Political campaigns (/blog/posts/political-ab-testing-campaign-optimization-lessons) face a similar challenge: the messages voters receive get discussed with friends and family, creating interference that is both a measurement challenge and the primary mechanism of persuasion.
The Offline Measurement Challenge
A growing area of research asks whether online experiments affect real-world behavior beyond the platform. LinkedIn has studied whether online A/B tests that change connection recommendations actually affect offline networking behavior — do people meet in person more often when the platform connects them more effectively online?
This is extraordinarily difficult to measure. You need to link online treatment assignment to offline outcomes, which requires either surveys (unreliable) or real-world behavioral data (hard to obtain and privacy-sensitive).
But the question matters. If your A/B test only measures online clicks while the real business value is in offline behavior change, you are optimizing the wrong metric.
The Mistake New Analysts Make
The most dangerous mistake is running standard user-level A/B tests on features with obvious network effects and treating the results as reliable. If users in your experiment interact with each other — through messaging, sharing, competing for resources, or participating in a marketplace — your results are biased and you do not even know which direction.
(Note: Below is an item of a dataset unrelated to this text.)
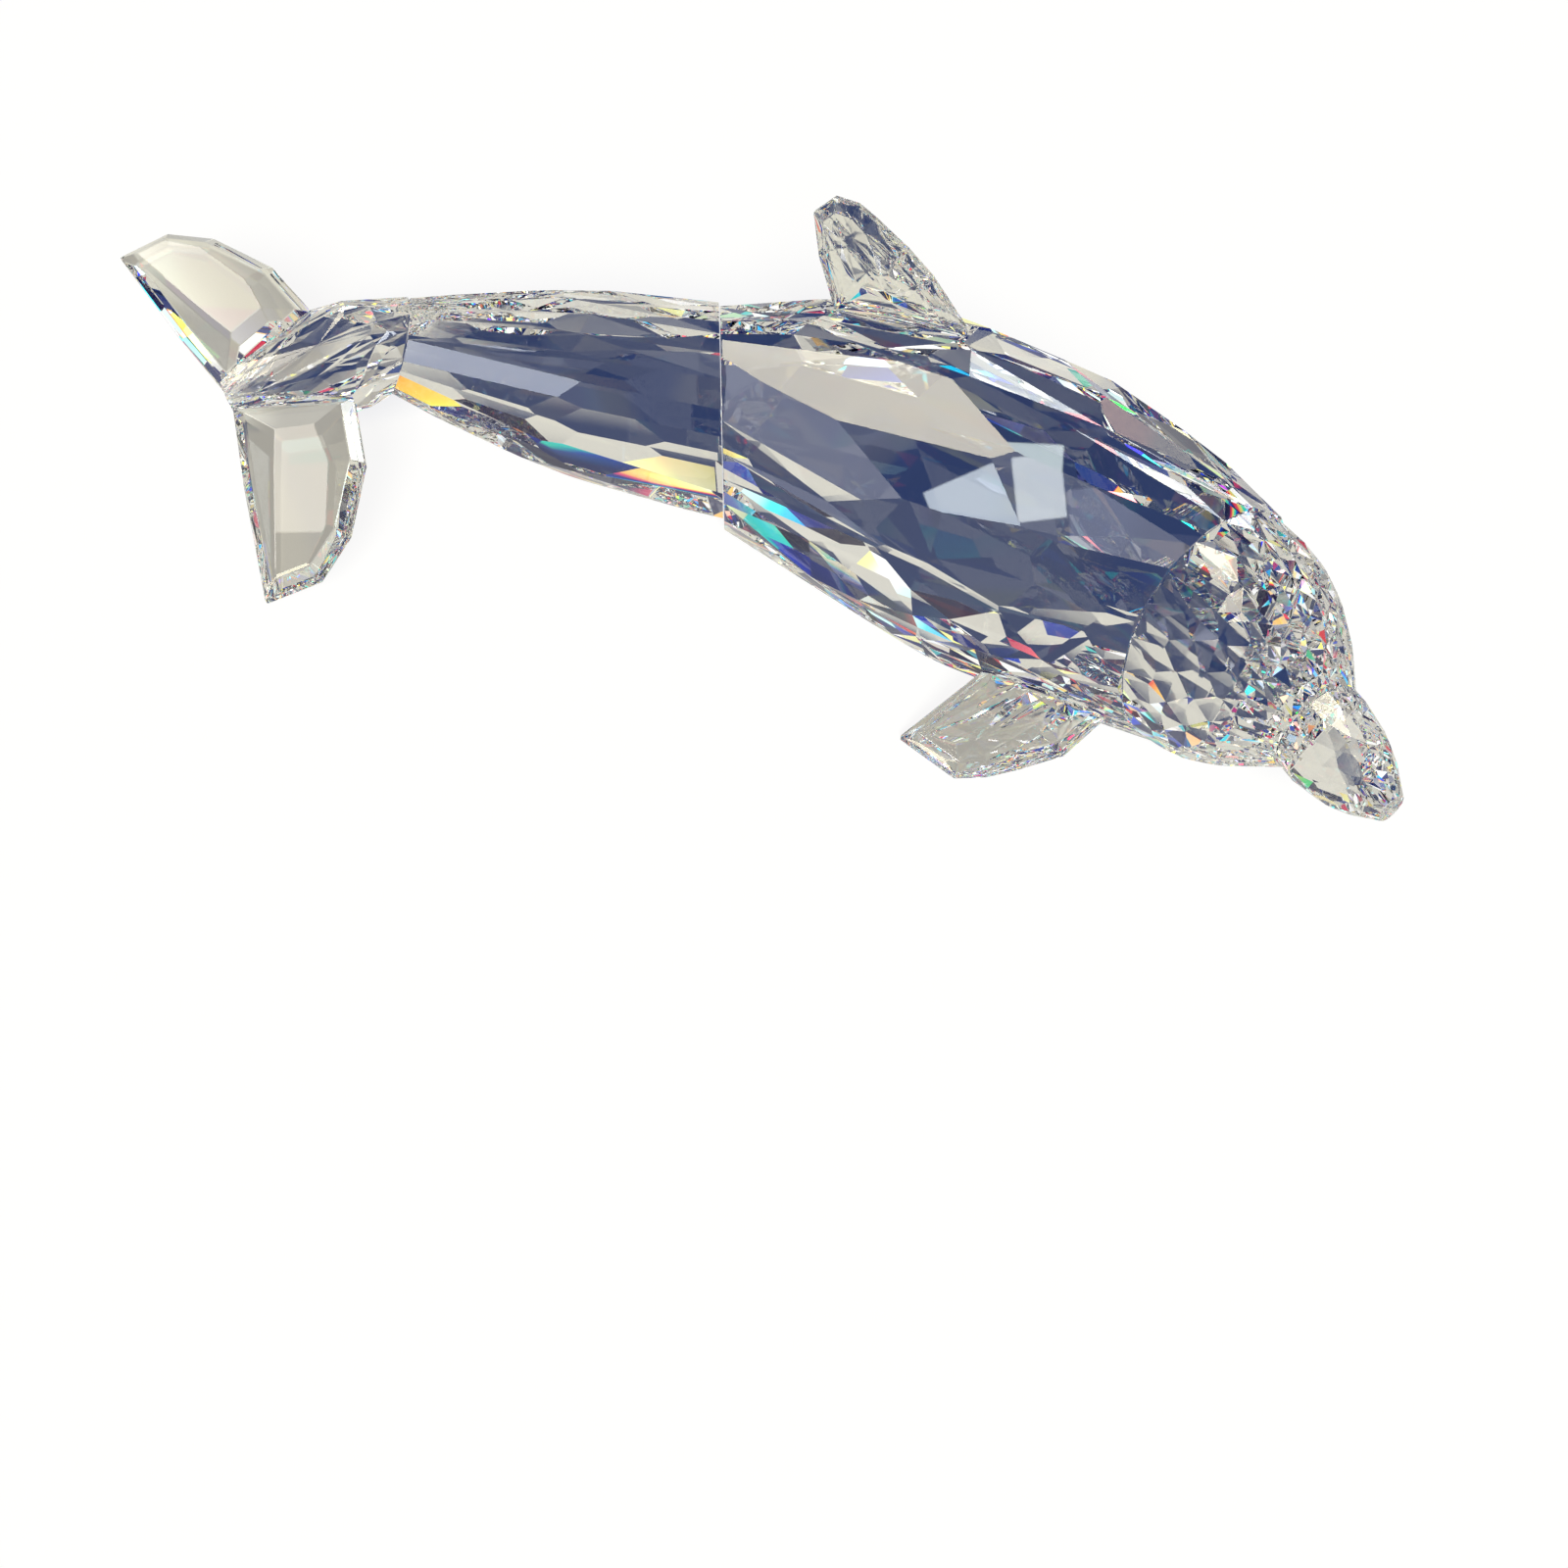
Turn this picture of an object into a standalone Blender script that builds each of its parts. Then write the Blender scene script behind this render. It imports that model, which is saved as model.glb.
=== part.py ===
"""Cut-crystal dolphin figurine, modelled as it is made.

Each piece of the real figurine is a block of clear crystal that is ground flat,
facet by facet, polished, and bonded to its neighbours at flat faces. The script does
the same: a block is cut by flat planes until only the faceted solid is left.

The body, head, beak and tail stock follow one curved spine. A plane that rests on the
swept oval round this spine is one facet, and rows of such planes, each row turned half
a facet from the last, give the kites and triangles of the cut.

Modelling frame: the spine passes through the origin at the seam between the tail stock
and the body, +X is the way the dolphin swims, +Y its left side, +Z up. An empty then
tips the whole figurine to the pose in which it rests on its belly facet.
"""

import math

import bmesh
import bpy
import numpy as np
from mathutils import Matrix, Vector

MM = 0.001

# Bonds and rest
GLUE_FILM = 0.3 * MM
BELLY_GRIND = 1.2 * MM

# Pose at rest, in degrees: how far the nose lifts and the left side dips on the table
REST_LIFT = 16.0
REST_ROLL = 3.0

# Lengths along the spine
TAIL_STOCK_LENGTH = 35.4 * MM
BODY_LENGTH = 60.2 * MM
HEAD_LENGTH = 17.1 * MM
BEAK_LENGTH = 11.8 * MM
COLLAR_LENGTH = 2.2 * MM

# Way of the spine at the hub seam, the tail seam, the middle of the body,
# the head seam, the beak seam and the beak tip: turn to the right, and dive of the nose
SPINE_TURN_DEG = (-11.2, -1.0, 21.5, 54.7, 60.0, 57.6)
SPINE_DIVE_DEG = (18.6, 12.2, 14.5, 7.5, 15.9, 14.8)
SPINE_STEP = 0.1 * MM

# The tail seam is cut upright, askew of the spine
TAIL_SEAM_TURN = -2.0
TAIL_SEAM_DIVE = 0.0

# Oval sections: height at each seam, and how far each piece swells past a straight taper
HUB_SEAM_HEIGHT = 10.0 * MM
TAIL_SEAM_HEIGHT = 23.2 * MM
HEAD_SEAM_HEIGHT = 27.0 * MM
BEAK_SEAM_HEIGHT = 11.0 * MM
BEAK_TIP_HEIGHT = 3.4 * MM
TAIL_STOCK_SWELL = 1.4 * MM
BODY_SWELL = 4.2 * MM
BODY_SWELL_PEAK = 0.46
HEAD_SWELL = 2.1 * MM
BEAK_SWELL = 0.8 * MM

# Width of the sections against their height
SECTION_RATIO = 0.82

# Depth of the belly half of each section against its back half, at the places of the spine
BELLY_RATIO = (1.0, 1.0, 1.14, 1.16, 1.13, 1.13)

# Width of the right half against the left half there, which fills the hollow side of the bend
RIGHT_RATIO = (1.0, 1.0, 1.38, 1.05, 1.0, 1.0)

# Facets: rows along each piece and facets round it, and the margin of the end rows
TAIL_FACETS = 12
TAIL_STOCK_ROWS = 4
BODY_FACETS = 14
BODY_ROWS = 5
HEAD_FACETS = 20
HEAD_ROWS = 7
BEAK_FACETS = 14
BEAK_ROWS = 5
ROW_MARGIN = 0.04

# Tail hub and flukes, in the fluke plane: distances back from the hub seam and to the side
FLUKE_TURN = -20.7
FLUKE_SLOPE = 16.5
FLUKE_ROLL = 19.5
FLUKE_RAISE = 2.0 * MM
HUB_FRONT_BACK = 7.4 * MM
HUB_FRONT_SIDE = 6.7 * MM
HUB_END_BACK = 19.2 * MM
HUB_END_SIDE = 1.2 * MM
HUB_FRONT_HEIGHT = 1.6 * MM
HUB_END_HEIGHT = 4.0 * MM
HUB_LEANS = (0.1, 0.45, -0.35)
FLUKE_LEADING = ((9.2, 15.4), (13.6, 23.0), (18.0, 26.6))
FLUKE_TIP = (23.8, 26.2)
FLUKE_TRAILING = (21.3, 11.5)
FLUKE_ROOT_THICKNESS = 4.0 * MM
FLUKE_TIP_THICKNESS = 2.4 * MM
FLUKE_EDGE = 0.7 * MM
FLUKE_BEVEL = 2.6 * MM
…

I have seen teams launch features based on A/B test results that underestimated the true effect by 30% or more because they ignored spillover. I have also seen teams kill features that appeared to have no effect when the true effect was masked by control group contamination.
The standard A/B testing framework (/blog/posts/what-is-ab-testing-practitioners-guide) gives you wrong answers in networked environments. Knowing when it breaks is as important as knowing how to use it.
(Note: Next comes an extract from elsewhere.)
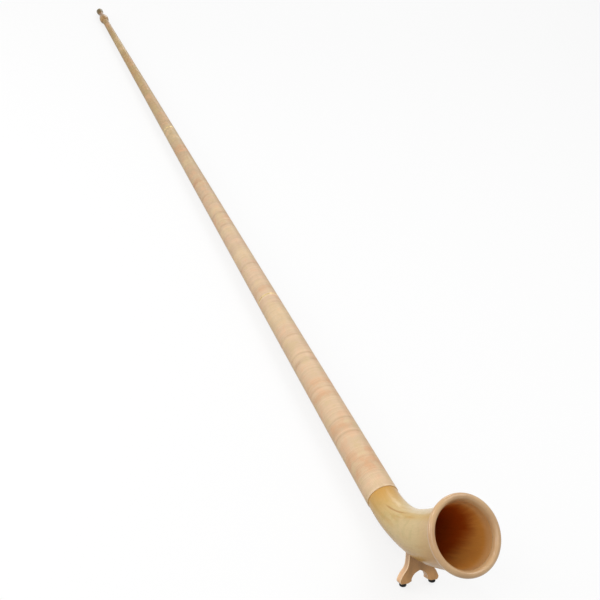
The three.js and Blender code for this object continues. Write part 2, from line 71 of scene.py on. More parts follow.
# %% Camera
CAMERA_AT = Vector((2.88039, -1.19894, 1.66822))
VIEW = Vector((-0.73651, 0.42350, -0.52751)).normalized()
VIEW_UP = Vector((-0.57724, 0.01304, 0.81640))
VIEW_RIGHT = VIEW.cross(VIEW_UP).normalized()
VIEW_UP = VIEW_RIGHT.cross(VIEW).normalized()
FOCAL_PIXELS, PICTURE_PIXELS, SENSOR_WIDTH = 1016.06, 600, 36
turn = Matrix((VIEW_RIGHT, VIEW_UP, -VIEW)).transposed()
bpy.ops.object.camera_add(location=CAMERA_AT, rotation=turn.to_euler())
camera = bpy.context.object
camera.name = "camera"
camera.data.sensor_width = SENSOR_WIDTH
camera.data.lens = FOCAL_PIXELS / PICTURE_PIXELS * SENSOR_WIDTH
bpy.context.scene.camera = camera
print("lens", round(camera.data.lens, 2), "mm, turned by",
      [round(math.degrees(a), 2) for a in camera.rotation_euler])

# %% [markdown]
# ## How the horn grows
# The tube is a long cone. Past the bend the bell flares in a soft S. A few rows of shares give that
# growth, and a smooth curve is led through them, so the outline can be drawn as finely as it is needed.
# At the very end the lip of the rim rolls into the bore as a quarter of an ellipse.

# %% Radii of the wood and of the binding
WRAP_T = 1.8 * MM
WRAP_R_MOUTH, WRAP_R_BEND = 12.8 * MM, 40.2 * MM
BORE_R_MOUTH, BEND_WALL = 6.5 * MM, 7.4 * MM
BELL_END_R = 80 * MM
FLARE_SHARES = [(0, 0), (0.15, 0.05), (0.3, 0.137), (0.43, 0.28), (0.55, 0.44), (0.75, 0.663),
                (0.9, 0.83), (1, 1)]


def lerp(a, b, t):
    return a + (b - a) * t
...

Pro Tip: Read Up on Cluster Randomization Before You Need It
If your product has social features — messaging, sharing, feeds, marketplaces, collaboration — read up on cluster randomization before you design your next experiment. Do not wait until you have run a contaminated experiment and made a bad decision based on the results.
The academic literature on network experiments is dense but there are excellent practitioner-focused summaries from LinkedIn's and Uber's experimentation teams. The core concepts are accessible even if the math is advanced.
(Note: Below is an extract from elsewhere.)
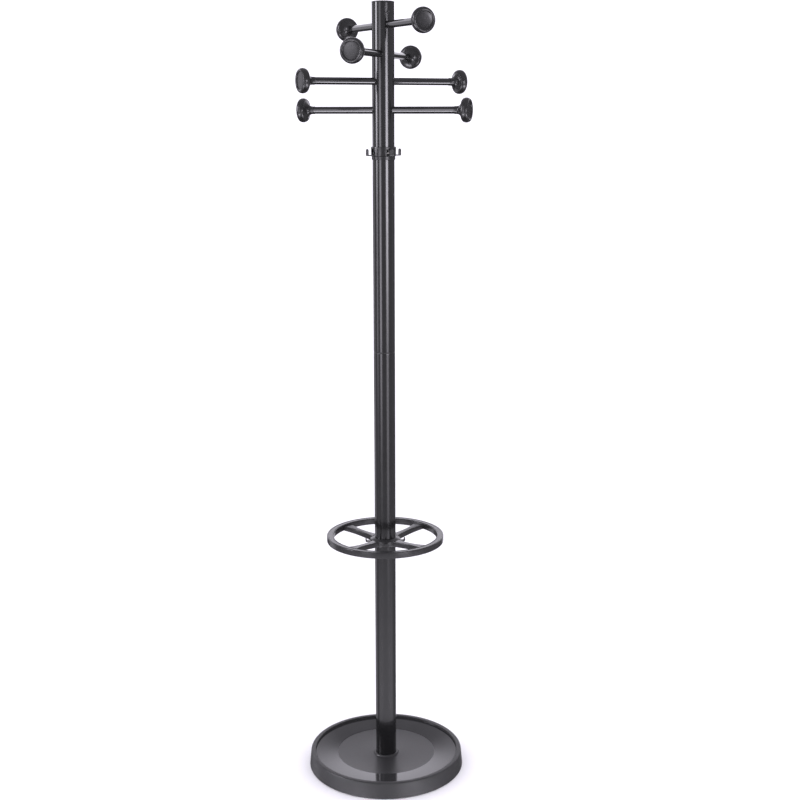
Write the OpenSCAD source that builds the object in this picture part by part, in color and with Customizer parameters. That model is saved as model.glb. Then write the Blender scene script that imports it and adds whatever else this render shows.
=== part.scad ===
// Standing coat rack: a weighted round base, a pole of four steel tubes, an umbrella ring on the lowest
// joint, and a swivelling head with four through rods that carry eight round pegs.
// Millimetres, +Z up, origin on the floor at the pole's axis. The front is -Y.

/* [Pole] */
// Height from the floor to the crown of the top cap
total_h = 1829; // [1700:1:1900]
// Outside diameter of the tubes
pole_d = 50; // [46:1:52]
// Wall thickness of the tubes
pole_wall = 1.5; // [1.2:0.1:2]
// Height of the lowest tube joint, inside the umbrella ring's hub
first_joint_z = 587; // [560:1:600]
// Distance from one tube joint to the next
section_l = 455; // [440:1:460]
// Bevel on each tube end that shows
tube_bevel = 1.2; // [0.4:0.1:1.4]

/* [Base] */
// Diameter of the base on the floor
base_d = 380; // [360:5:420]
// Height of the base's rim
base_h = 39.5; // [38:0.5:44]
// How far the outer wall leans in over its height
base_lean = 4; // [2:0.5:6]
// Radius of the drip tray, inside the rim
tray_r = 175; // [168:1:176]
// Radius of the tray's textured middle
tray_disc_r = 120; // [100:1:130]
// Number of rubber pads under the base
pad_count = 6; // [4:1:8]

/* [Pegs] */
// Heights of the four rods, from the top down
rod_z = [1776.5, 1714.5, 1655.5, 1592.5];
// Direction of the top rod's first end, and the step to the next rod down, in degrees
rod_turn = [-67.5, -45];
// Distance from the pole's axis to the middle of a knob's rim
knob_reach = 194.5; // [170:0.5:200]
// Diameter of the rods
rod_d = 16; // [14:1:16]
// Wall thickness of the rods
rod_wall = 1.2; // [1:0.1:2]
// Diameter of a knob over its rim
knob_d = 54.4; // [50:0.1:56]
// Length of a knob behind the middle of its rim
knob_neck_l = 28; // [26:1:34]

/* [Umbrella ring] */
// Outside diameter of the ring
ring_d = 280; // [260:5:300]
// Width of the ring's section
ring_w = 15.5; // [14:0.5:18]
// Height of the ring's section
ring_h = 15; // [13:0.5:18]
// Width of a spoke at its narrowest
spoke_w = 14; // [12:1:16]

/* [Small hooks] */
// Reach of the head collar's hooks from the pole's axis
hook_reach = 42; // [40:0.5:46]
// Reach of the umbrella ring's hooks from the pole's axis
ring_hook_reach = 47.7; // [46:0.1:52]
// Width of a hook
hook_w = 10; // [8:0.5:12]

/* [Hidden] */
$fn = 96;

// Clearances: running fits of the turning pieces, gaps between turning faces, and pressed pieces
run_gap = 0.07;
face_gap = 0.3;
press_gap = 0.05;

// Pole
pole_r = pole_d / 2;
bore_r = pole_r - pole_wall;
plug_r = bore_r - press_gap;
mid_joint_z = first_joint_z + section_l;
head_joint_z = mid_joint_z + section_l;
cap_crown = 2;
cap_flange_t = 2;
head_tube_top = total_h - cap_crown - cap_flange_t;

// Threaded joint between two tubes
stud_r = 5;
thread_gap = 0.05;
socket_l = 32;
stud_l = 54;
seam_t = 1.4;
seam_r = pole_r - 0.9;
bearing_flange_r = pole_r + 1.2;
bearing_flange_t = 1.5;

// Head bearing: a shoulder bolt that the head plug turns on
washer_t = 2;
shoulder_r = 6;
head_plug_l = 30;
head_tube_z = head_joint_z + washer_t + face_gap;
bolt_head_r = 9;
bolt_head_h = 6.5;

// Base
base_r = base_d / 2;
pad_t = 3;
pad_r = 9;
pad_circle_r = 166;
plate_t = 2;
wall_t = 3;
ballast_top = 24;
bolt_recess_r = 24;
bolt_recess_top = 14;
tray_t = 2.5;
tray_rim_z = base_h - 6;
tray_disc_z = 29.4;
tray_foot_z = 26.6;
foot_lip_r = 30.5;
foot_lip_z = 29.8;

// Knob, measured along its rod from the middle of the rim, outwards positive
knob_r = knob_d / 2;
knob_edge_back = 9;
knob_edge_front = 8;
knob_edge_w = 5;
knob_flare_power = 3.8;
knob_dish_r = 18.6;
knob_dish_mid_t = 4.6;
knob_neck_r = rod_d / 2 + 0.6;
knob_bore_end = -4;
rod_r = rod_d / 2;

// Umbrella ring: the spokes drop from the rim to the hub
ring_r = ring_d / 2;
ring_top = first_joint_z + 9;
ring_bottom = ring_top - ring_h;
ring_inner_r = ring_r - ring_w;
hub_r = 36;
hub_top = first_joint_z - 1;
hub_bottom = first_joint_z - 13.5;
hub_crown = first_joint_z + 2.5;
spoke_waist_r = 78;
spoke_waist_top = first_joint_z + 1;
spoke_waist_bottom = first_joint_z - 11;
spoke_rim_top = ring_top - 4.5;
spoke_rim_flare = 7.5;
spoke_hub_flare = 3.5;
bush_r = 28.2;
ring_hook_z = first_joint_z - 9.2;
ring_hook_h = 9;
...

The method comparison in A/B testing vs. multivariate vs. bandits (/blog/posts/ab-testing-vs-multivariate-vs-bandit-algorithms) becomes even more nuanced when network effects are in play. Bandits in particular can amplify interference because they shift traffic dynamically, changing the network composition of each treatment group over time.
Career Guidance
Network experiment design is one of the most in-demand skills in tech experimentation today. Very few analysts understand it. Most experimentation platforms do not support it natively, which means the analysts who can design and analyze network experiments are immediately valuable to any platform company.
If you are building an experimentation career, this is the specialization that will set you apart. Master the basics with standard A/B testing, then invest in understanding interference. The combination of statistical rigor and practical platform knowledge is rare and highly valued.